Create directory to save plots

In [None]:
import os
os.makedirs("docs/plots", exist_ok=True)

## Correlation and PPS Analysis

In [None]:
%matplotlib inline


import numpy as np
import seaborn as sns
import matplotlib.pyplot as plt
import ppscore as pps
import warnings
warnings.simplefilter(action='ignore', category=FutureWarning)

sns.set_theme(style="darkgrid")

# Heatmap: Pearson & Spearman
def heatmap_corr(df, threshold, figsize=(20,12), font_annot=9):
    if len(df.columns) > 1:
        mask = np.zeros_like(df, dtype=bool)
        mask[np.triu_indices_from(mask)] = True
        mask[abs(df) < threshold] = True

        fig, ax = plt.subplots(figsize=figsize)
        sns.heatmap(df, annot=True, mask=mask, cmap="viridis",
                    annot_kws={"size": font_annot}, ax=ax, linewidth=0.5)
        ax.set_yticklabels(df.columns, rotation=0)
        plt.ylim(len(df.columns), 0)
        plt.show()

# Heatmap: Power Predictive Score (PPS)
def heatmap_pps(df, threshold, figsize=(20,12), font_annot=9):
    if len(df.columns) > 1:
        mask = np.zeros_like(df, dtype=bool)
        mask[abs(df) < threshold] = True
        fig, ax = plt.subplots(figsize=figsize)
        sns.heatmap(df, annot=True, mask=mask, cmap="rocket_r",
                    annot_kws={"size": font_annot}, linewidth=0.05, linecolor="gray")
        plt.ylim(len(df.columns), 0)
        plt.show()

# Calculate Correlations
def CalculateCorrAndPPS(df):
    pearson = df.corr(method="pearson")
    spearman = df.corr(method="spearman")
    pps_matrix_raw = pps.matrix(df)
    pps_matrix = pps_matrix_raw[["x", "y", "ppscore"]].pivot(columns="x", index="y", values="ppscore")

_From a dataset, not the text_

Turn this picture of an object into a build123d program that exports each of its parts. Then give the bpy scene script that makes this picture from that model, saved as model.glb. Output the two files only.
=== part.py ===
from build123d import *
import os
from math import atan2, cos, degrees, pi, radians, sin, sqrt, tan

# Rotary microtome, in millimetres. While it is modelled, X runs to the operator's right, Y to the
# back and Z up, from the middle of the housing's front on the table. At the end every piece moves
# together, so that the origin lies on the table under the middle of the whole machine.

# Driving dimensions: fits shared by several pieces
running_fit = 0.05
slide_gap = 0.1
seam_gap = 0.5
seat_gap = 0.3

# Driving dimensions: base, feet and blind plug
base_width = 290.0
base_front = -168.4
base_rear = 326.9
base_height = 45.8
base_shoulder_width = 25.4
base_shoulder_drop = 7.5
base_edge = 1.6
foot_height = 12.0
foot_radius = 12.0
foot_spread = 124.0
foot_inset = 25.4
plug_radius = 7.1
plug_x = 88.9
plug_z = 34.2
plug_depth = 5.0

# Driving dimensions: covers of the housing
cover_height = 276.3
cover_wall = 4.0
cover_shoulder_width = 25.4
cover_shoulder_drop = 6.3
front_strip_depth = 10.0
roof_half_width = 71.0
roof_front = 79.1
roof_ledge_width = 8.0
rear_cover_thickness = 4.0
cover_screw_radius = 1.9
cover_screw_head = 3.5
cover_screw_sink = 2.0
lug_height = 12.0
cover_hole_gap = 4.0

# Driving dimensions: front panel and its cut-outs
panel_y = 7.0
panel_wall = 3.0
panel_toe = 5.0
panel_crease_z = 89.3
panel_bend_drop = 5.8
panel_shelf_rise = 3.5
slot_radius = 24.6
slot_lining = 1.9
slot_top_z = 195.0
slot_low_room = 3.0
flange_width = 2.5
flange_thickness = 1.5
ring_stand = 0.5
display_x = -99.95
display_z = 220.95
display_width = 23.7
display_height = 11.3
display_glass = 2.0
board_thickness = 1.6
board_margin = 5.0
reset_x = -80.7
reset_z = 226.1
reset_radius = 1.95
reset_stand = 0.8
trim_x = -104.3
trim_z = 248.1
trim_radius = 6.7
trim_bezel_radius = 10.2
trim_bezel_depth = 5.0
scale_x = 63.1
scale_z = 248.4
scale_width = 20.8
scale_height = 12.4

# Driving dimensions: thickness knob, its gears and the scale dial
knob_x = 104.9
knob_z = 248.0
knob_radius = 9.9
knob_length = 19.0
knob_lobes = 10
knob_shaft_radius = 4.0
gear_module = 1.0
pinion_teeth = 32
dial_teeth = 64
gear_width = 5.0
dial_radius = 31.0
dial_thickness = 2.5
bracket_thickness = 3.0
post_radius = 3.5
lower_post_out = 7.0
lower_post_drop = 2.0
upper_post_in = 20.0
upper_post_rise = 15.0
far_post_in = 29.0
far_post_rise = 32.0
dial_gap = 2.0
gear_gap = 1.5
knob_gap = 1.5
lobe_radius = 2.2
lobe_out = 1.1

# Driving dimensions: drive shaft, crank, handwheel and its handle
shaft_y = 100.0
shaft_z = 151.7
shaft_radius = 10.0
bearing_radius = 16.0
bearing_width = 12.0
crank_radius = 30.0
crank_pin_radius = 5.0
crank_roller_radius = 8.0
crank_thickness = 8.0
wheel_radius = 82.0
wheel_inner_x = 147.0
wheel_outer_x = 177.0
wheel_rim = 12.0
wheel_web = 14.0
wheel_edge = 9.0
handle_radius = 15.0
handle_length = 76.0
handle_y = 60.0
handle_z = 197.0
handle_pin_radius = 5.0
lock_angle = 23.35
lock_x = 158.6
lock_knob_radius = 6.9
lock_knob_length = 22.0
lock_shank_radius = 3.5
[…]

    print("🔍 PPS Score Stats:")
    print(pps_matrix_raw.query("ppscore < 1")[["ppscore"]].describe().T.round(3))

    return pearson, spearman, pps_matrix

# Display Heatmaps
def DisplayCorrAndPPS(pearson, spearman, pps_matrix, corr_threshold=0.3, pps_threshold=0.2):
    print("*** Spearman Correlation ***")
    heatmap_corr(spearman, corr_threshold)

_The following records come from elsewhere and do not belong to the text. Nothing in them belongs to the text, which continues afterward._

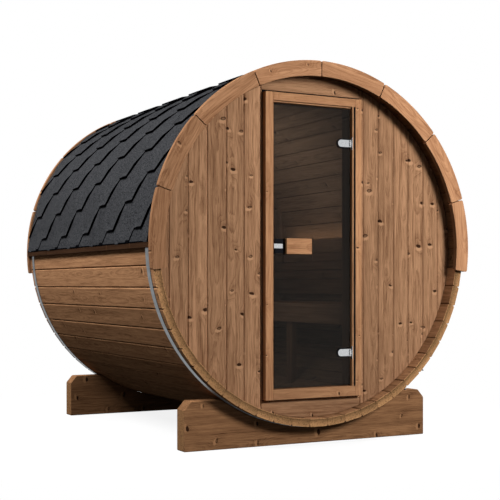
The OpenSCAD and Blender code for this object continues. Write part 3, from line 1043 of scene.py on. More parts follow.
@dataclass
class PlankWall:
    """An end wall of upright boards, trimmed to the round, with tongues in their joints."""

    form: Round
    groove: float = 0.005
    gap: float = 0.0016
    ease: float = 0.0015
    edge_highlight_tone: float = 1.6
    tongue_w: float = 0.014
    tongue_in: float = 0.010
    half: float = 0.9652
    left: tuple[float, ...] = (-0.9652, -0.878, -0.767, -0.653, -0.538, -0.431, -0.327)
    right: tuple[float, ...] = (0.327, 0.350, 0.454, 0.564, 0.668, 0.777, 0.884, 0.9652)
    board_w: float = 0.110

    def board(self, x0: float, x1: float, y0: float, y1: float, rng: Rng, floor: float | None = None,
              top: float | None = None) -> Shell:
        """One board, whose ends follow the round or stop at a level; it lies if one of them does.

        Columns run across it; each has a low and a high z, taken from the round at that x unless floor or
        top gives a level. The outermost columns stand back by the groove on both faces.

        Args:
            x0: its left edge.
            x1: its right edge.
            y0: its outer face.
            y1: its inner face.
            rng: the seeded source of chance.
            floor: level of its lower end over the axis, or None for the round.
            top: level of its upper end over the axis, or None for the round.

        Returns:
            The board.
        """
        c, g, ease = self.groove, self.gap / 2, self.ease
        x = np.concatenate([[x0 + g], np.linspace(x0 + g + c, x1 - g - c, 12), [x1 - g]])
        back = np.zeros(len(x))
        back[[0, -1]] = c
        half = self.form.chord_z(x)
        low = -half if floor is None else np.full(len(x), floor)
        high = half if top is None else np.full(len(x), top)
        rows = [(y0 + ease + back, low), (y0 + back, low + ease), (y0 + back, high - ease), (y0 + ease + back, high),
                (y1 - ease - back, high), (y1 - back, high - ease), (y1 - back, low + ease), (y1 - ease - back, low)]
        loops = np.array([np.column_stack([x, y, self.form.axis_z + z]) for y, z in rows])
        shell = skinned(loops.transpose(1, 0, 2))
        across, depth, up = (shell.points - np.array([(x0 + x1) / 2, y0, self.form.axis_z])).T
        lying = floor is not None or top is not None
        shell.grained(*((up, across) if lying else (across, up)), depth).sawn_from(rng)
        # Painted highlight: the edge columns in each joint's groove are lightened, as chamfers catching the light.
        shell.tone[np.abs(across) > (x1 - x0) / 2 - g - 1e-5] += self.edge_highlight_tone
        return shell

    def wall(self, edges: tuple[float, ...] | np.ndarray, y0: float, y1: float, rng: Rng) -> list[Shell]:
        """Upright boards between the edges, and a dark upright slip, a tongue, in each joint.

        Args:
            edges: the boards' edges across the wall.
            y0: the wall's outer face.
            y1: its inner face.
            rng: the seeded source of chance.

        Returns:
            The boards, then the tongues.
        """
        shells = [self.board(float(a), float(b), y0, y1, rng) for a, b in zip(edges[:-1], edges[1:])]
        for x in edges[1:-1]:
            side, middle = self.tongue_w / 2, self.form.axis_z
            half = float(self.form.chord_z(np.array(abs(x) + side))) - 0.002
            slip = block((x - side, y0 + self.tongue_in, middle - half),
                         (x + side, y1 - self.tongue_in, middle + half), Z, 0.001, 1)
            slip.tone[:] = -1.0
            shells.append(slip)
        return shells

    def build(self, maker: Maker) -> None:
        """Makes the front wall, with lying boards over and under the door, and the rear wall.

        Args:
            maker: dresses and places the pieces.
        """
        low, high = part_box("front_wall_left")
        y0, y1, axis = low.y, high.y, self.form.axis_z
        for side, edges in (("left", self.left), ("right", self.right)):
            shells = self.wall(edges, y0, y1, maker.rng)
            maker.put(f"front_wall_{side}_boards", shells, Slot.BOARD, "front_wall_" + side)
        for side, tone in (("top", -0.8), ("bottom", -0.6)):
            low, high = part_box("front_wall_" + side)
            level = {"floor": low.z - axis} if side == "top" else {"top": high.z - axis}
            lying = self.board(low.x, high.x, y0, y1, maker.rng, **level)
            lying.tone += tone
            maker.put(f"front_wall_{side}_board", [lying], Slot.BOARD, "front_wall_" + side)
        low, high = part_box("rear_wall")
        edges = np.concatenate([[-self.half], np.arange(-8, 9) * self.board_w, [self.half]])
        maker.put("rear_wall_boards", self.wall(edges, low.y, high.y, maker.rng), Slot.BOARD, "rear_wall")


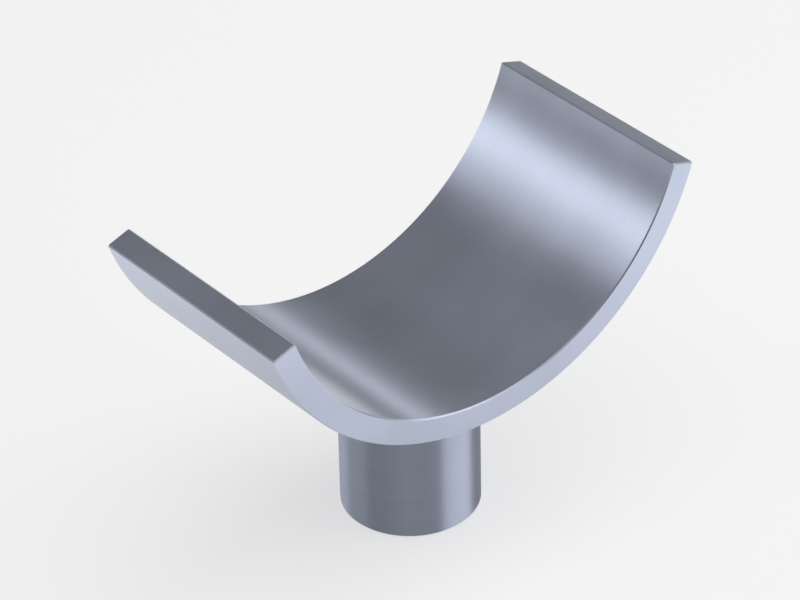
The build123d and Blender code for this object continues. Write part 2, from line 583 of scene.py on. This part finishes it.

    print("*** Pearson Correlation ***")
    heatmap_corr(pearson, corr_threshold)

    print("*** Power Predictive Score (PPS) ***")
    heatmap_pps(pps_matrix, pps_threshold)


## Run Analysis

In [None]:
df_corr_pearson, df_corr_spearman, pps_matrix = CalculateCorrAndPPS(df)
DisplayCorrAndPPS(df_corr_pearson, df_corr_spearman, pps_matrix, 0.3, 0.2)

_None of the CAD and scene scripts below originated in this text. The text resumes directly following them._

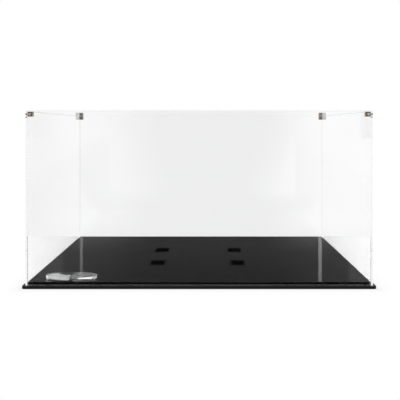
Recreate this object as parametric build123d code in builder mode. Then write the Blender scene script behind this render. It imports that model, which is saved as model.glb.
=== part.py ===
from build123d import *
import os

# Display case for a football collectible: a clear acrylic cover over a two-tier black acrylic base.
# Millimetres, +Z up, front towards -Y, so left is -X. The origin is the centre of the base's underside.
# The cover is five flat panels tied by a metal cube in each top corner. It stands on the lower plate
# around the deck, which locates its bottom edge, and it lifts straight off.

# ---- Cover ----
COVER_WIDTH = 570.0
COVER_DEPTH = 420.0
TOTAL_HEIGHT = 293.0
PANEL = 3.0  # thickness of every clear panel
SEAM = 0.1  # air between two polished faces that meet
ARRIS = 0.1  # broken edge on the clear sheets

# ---- Base ----
TIER = 5.0  # thickness of each black plate
LIP = 5.0  # how far the lower plate stands out past the cover
LOWER_CORNER_RADIUS = 4.0
DECK_GAP = 1.0  # running room between the deck and the cover's inner faces
DECK_CORNER_RADIUS = 1.5
TIER_ARRIS = 0.5

# ---- Stand sockets through the deck ----
SOCKET_WIDTH = 27.0
SOCKET_DEPTH = 41.0
SOCKET_CORNER_RADIUS = 0.6
SOCKET_PITCH_X = 149.0
SOCKET_PITCH_Y = 117.0
SOCKET_GROUP_CENTRE = (-4.5, -8.0)

# ---- Magnets that hold the deck to the lower plate ----
MAGNET_RADIUS = 4.0
MAGNET_THICKNESS = 2.9
MAGNET_POCKET_RADIUS = 4.1
MAGNET_POCKET_DEPTH = 3.0
MAGNET_INSET = 20.0  # from the deck's edge to a magnet's centre

# ---- Corner cubes and their M2 countersunk screws ----
CUBE = 8.0
CUBE_CHAMFER = 0.5
SCREW_RADIUS = 1.0
SCREW_LENGTH = 5.95  # from the panel's outer face to the tip
SCREW_TIP_CHAMFER = 0.3
HEAD_RADIUS = 1.9
HEAD_RIM = 0.15
HEAD_SUNK = 0.15  # how far the head lies below the panel's face
HEX_RADIUS = 0.75
HEX_DEPTH = 0.7
TAPPED_RADIUS = 1.05
TAPPED_DEPTH = 2.95  # the two holes of a cube stop short of each other
CLEARANCE_RADIUS = 1.1
COUNTERSINK_RADIUS = 2.25

# ---- Oval plaque on the deck ----
PLAQUE_CENTRE = (-216.0, -178.5)
PLAQUE_SEMI_AXES = (43.0, 20.0)
PLAQUE_THICKNESS = 5.0
PLAQUE_CHAMFER = 0.8
FIELD_SEMI_AXES = (39.0, 16.0)  # the decorated field inside the plain border
FIELD_GAP = 2.5  # plain strip between the inlay and the engraved net
INLAY_THICKNESS = 0.6
INLAY_POCKET_DEPTH = 0.7
INLAY_CLEARANCE = 0.1
WINDOW_CENTRE = (-4.0, 13.7)  # the plain oval that bites into the inlay
WINDOW_SEMI_AXES = (20.0, 13.0)
NET_PITCH = 3.4
NET_LINE_WIDTH = 0.7
NET_DEPTH = 0.4
NET_LINES = 25
NET_LINE_LENGTH = 90.0

# ---- Worked out from the above ----
HALF_WIDTH = COVER_WIDTH / 2
HALF_DEPTH = COVER_DEPTH / 2
PANEL_TOP = TOTAL_HEIGHT - PANEL
WALL_FOOT = TIER + SEAM
WALL_HEIGHT = PANEL_TOP - SEAM - WALL_FOOT
BETWEEN_SIDES = COVER_WIDTH - 2 * PANEL - 2 * SEAM
DECK_WIDTH = COVER_WIDTH - 2 * PANEL - 2 * DECK_GAP
DECK_DEPTH = COVER_DEPTH - 2 * PANEL - 2 * DECK_GAP
DECK_TOP = 2 * TIER
CUBE_X = HALF_WIDTH - PANEL - SEAM - CUBE / 2
CUBE_Y = HALF_DEPTH - PANEL - SEAM - CUBE / 2
CUBE_Z = PANEL_TOP - SEAM - CUBE / 2
MAGNET_X = DECK_WIDTH / 2 - MAGNET_INSET
MAGNET_Y = DECK_DEPTH / 2 - MAGNET_INSET
MAGNET_SPOTS = [
    (x, y)
    for x in (-MAGNET_X, 0, MAGNET_X)
    for y in (-MAGNET_Y, 0, MAGNET_Y)
    if (x, y) != (0, 0)
]
FRONT = Vector(0, -1, 0)
BACK = Vector(0, 1, 0)
LEFT = Vector(-1, 0, 0)
RIGHT = Vector(1, 0, 0)

os.makedirs("parts", exist_ok=True)


def write(part, name):
    """Labels a finished piece and writes it as one STEP file."""
    part.label = name
    export_step(part, f"parts/{name}.step")


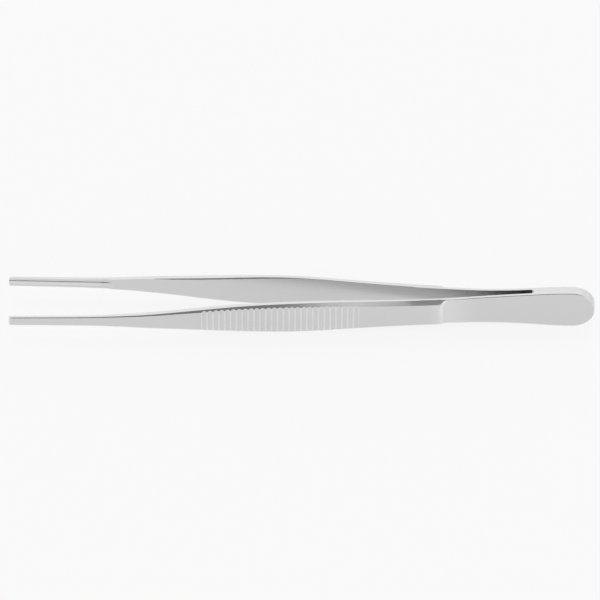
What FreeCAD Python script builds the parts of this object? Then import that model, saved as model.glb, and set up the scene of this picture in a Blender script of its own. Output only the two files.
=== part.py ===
"""Thumb forceps, lying on its narrow edges: two spring arms welded face to face at the heel.

Frame: +X runs from the tips to the heel, +Y across the arms, +Z up, millimetres.
The far arm is built on the +Y side and the near arm is its mirror image about Y = 0.
The surface that the forceps lies on is Z = 0.
"""

import FreeCAD, Part
import math
import os

import Sketcher

V = FreeCAD.Vector

SIZES = {
    # Places along the arm, measured from the end of the heel.
    "overall_length": 180.0,
    "jaw_root_place": 150.0,
    "shoulder_place": 139.0,
    "neck_place": 128.0,
    "grip_front_place": 114.0,
    "crown_place": 92.0,
    "grip_rear_place": 70.0,
    "waist_place": 48.5,
    "spring_place": 32.0,
    "slot_end_place": 19.0,
    "heel_round_length": 6.9,
    # Gap between the arms' inner faces when nothing presses them.
    "tip_gap": 19.7,
    "jaw_root_gap": 18.7,
    "shoulder_gap": 18.1,
    "neck_gap": 16.1,
    "grip_front_gap": 13.9,
    "crown_gap": 12.2,
    "grip_rear_gap": 8.7,
    "waist_gap": 5.4,
    "spring_gap": 2.6,
    # Width of an arm, from its lower to its upper edge.
    "tip_width": 2.8,
    "jaw_root_width": 3.5,
    "shoulder_width": 4.7,
    "neck_width": 6.3,
    "grip_front_width": 8.5,
    "crown_width": 10.4,
    "grip_rear_width": 9.4,
    "waist_width": 8.6,
    "spring_width": 9.4,
    "slot_end_width": 10.9,
    "heel_width": 12.0,
    # Thickness of an arm.
    "tip_thickness": 1.35,
    "jaw_root_thickness": 1.45,
    "grip_thickness": 2.6,
    "spring_thickness": 1.05,
    "heel_thickness": 4.0,
    # Step from the thick grip down to the thin spring.
    "step_length": 3.4,
    "step_handle": 2.1,
    # Bevels on the outer long edges: how far in across the thickness, how far down the width.
    "tip_bevel_in": 0.22,
    "tip_bevel_down": 0.22,
    "jaw_root_bevel_in": 0.25,
    "jaw_root_bevel_down": 0.25,
    "neck_bevel_in": 0.48,
    "neck_bevel_down": 0.48,
    "grip_front_bevel_in": 0.75,
    "grip_front_bevel_down": 0.75,
    "crown_bevel_in": 1.2,
    "crown_bevel_down": 0.9,
    "waist_bevel_in": 1.8,
    "waist_bevel_down": 0.75,
    # Jaw: a toothed ridge along the middle of its inner face, with a shoulder on each side.
    "ridge_width": 0.9,
    "ridge_height": 0.27,
    "ridge_runout": 2.5,
    "ridge_lift": 0.35,
    "tip_round": 1.1,
    "tip_corner": 0.5,
    "slot_corner": 0.45,
    "tooth_count": 46,
    "tooth_pitch": 0.6,
    "tooth_depth": 0.12,
    "tooth_start": 0.9,
    # Finger flutes across the outer face of the grip.
    "flute_count": 27,
    "flute_pitch": 1.8,
    "flute_depth": 0.3,
    "flute_radius": 1.15,
    "flute_first_place": 119.9,
}

STATIONS = ["tip", "jaw_root", "shoulder", "neck", "grip_front", "crown", "grip_rear", "waist", "spring"]
BEVELLED = ["tip", "jaw_root", "neck", "grip_front", "crown", "waist"]
# Cross sections that a bevel and a ridge side are drawn through.
SECTIONS = 25
JAW_SECTIONS = 6
# How far above the metal the ridge sides run out, as a share of the ridge's height.
RUNOUT_SHARE = 0.3
# How far a cutter reaches past the metal, in millimetres.
OVERCUT = 1.0
# Half the width of a tooth's notch at its mouth above the ridge, as a share of the pitch.
MOUTH_SHARE = 0.9
# Refinements when a height on a curve is looked up.
LOOKUPS = 8


def make_sheet(doc):
    """Writes every driving size into the sheet, under its own alias."""
    sheet = doc.addObject("Spreadsheet::Sheet", "sizes")
    for row, (alias, value) in enumerate(SIZES.items(), start=1):
        sheet.set(f"A{row}", alias)
        sheet.set(f"B{row}", str(value))
        sheet.setAlias(f"B{row}", alias)
    doc.recompute()
    return sheet


def place(sheet, station):
    """X of a named station. The heel's end is at half the overall length."""
    half_length = sheet.overall_length / 2
    if station == "tip":
        return -half_length
    return half_length - getattr(sheet, f"{station}_place")


def half_width(sheet, station):
    """Half the arm's width at a named station."""
    return getattr(sheet, f"{station}_width") / 2


def thickness(sheet, x):
    """Thickness of the jaw and the grip at x, eased from the jaw's root to the grip's front."""
    tip, root, front = (place(sheet, s) for s in ("tip", "jaw_root", "grip_front"))
    if x < root:
        u = (x - tip) / (root - tip)
        return sheet.tip_thickness + (sheet.jaw_root_thickness - sheet.tip_thickness) * max(u, 0.0)
    u = min((x - root) / (front - root), 1.0)
    ease = u * u * (3 - 2 * u)
    return sheet.jaw_root_thickness + (sheet.grip_thickness - sheet.jaw_root_thickness) * ease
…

## Select Top Variables for Visualization

In [None]:
# Based on both Pearson & Spearman Top 10
corr_p = df.corr(method="pearson")["SalePrice"].abs().sort_values(ascending=False)[1:11]
corr_s = df.corr(method="spearman")["SalePrice"].abs().sort_values(ascending=False)[1:11]

vars_to_study = list(set(corr_p.index.to_list() + corr_s.index.to_list()))
print(f"Variables to study: {vars_to_study}")


## Create EDA Dataset

In [None]:
df_eda = df[vars_to_study + ["SalePrice"]]
df_eda.head()

## Plotting Function Setup

In [None]:
def plot_hist(df, target="SalePrice"):
    plt.figure(figsize=(14,6))
    sns.histplot(data=df, x=target, kde=True)
    plt.title(f"Distribution of {target}", fontsize=18)
    plt.savefig(f"docs/plots/hist_plot_{target}.png", bbox_inches="tight")
    plt.show()

def plot_lm(df, col, target="SalePrice"):
    sns.lmplot(data=df, x=col, y=target, ci=None, line_kws={"color":"orange"})
    plt.title(f"{col} vs {target}", fontsize=16)
    plt.savefig(f"docs/plots/lm_plot_price_by_{col}.png", bbox_inches="tight")
    plt.show()

def plot_line(df, col, target="SalePrice"):
    plt.figure(figsize=(14, 6))
    sns.lineplot(data=df, x=col, y=target)
    plt.title(f"{col} vs {target}", fontsize=16)
    plt.savefig(f"docs/plots/line_plot_price_by_{col}.png", bbox_inches="tight")
    plt.show()

def plot_box(df, col, target="SalePrice"):
    plt.figure(figsize=(10,6))
    sns.boxplot(data=df, x=col, y=target)
    plt.title(f"{col} vs {target}", fontsize=16)
    plt.savefig(f"docs/plots/box_plot_price_by_{col}.png", bbox_inches="tight")
    plt.show()


## Generate Plots

In [None]:
time_vars = ["YearBuilt", "YearRemodAdd", "GarageYrBlt"]
for col in vars_to_study:
    if df_eda[col].nunique() <= 10:
        plot_box(df_eda, col)
    elif col in time_vars:
        plot_line(df_eda, col)
    else:
        plot_lm(df_eda, col)

plot_hist(df_eda, "SalePrice")


---

## Summary and the next steps

**Summary**

The correlation analysis confirms:
- 'OverallQual', 'GrLivArea', and 'YearBuilt' show strong correlation with 'SalePrice'.
- Variables related to size (e.g., 1stFlrSF, TotalBsmtSF) and condition (e.g., OverallQual) are most predictive.
- From 1980 onwards, newer homes see significant price increases.

**Next Step**:
Proceed to Feature Engineering notebook.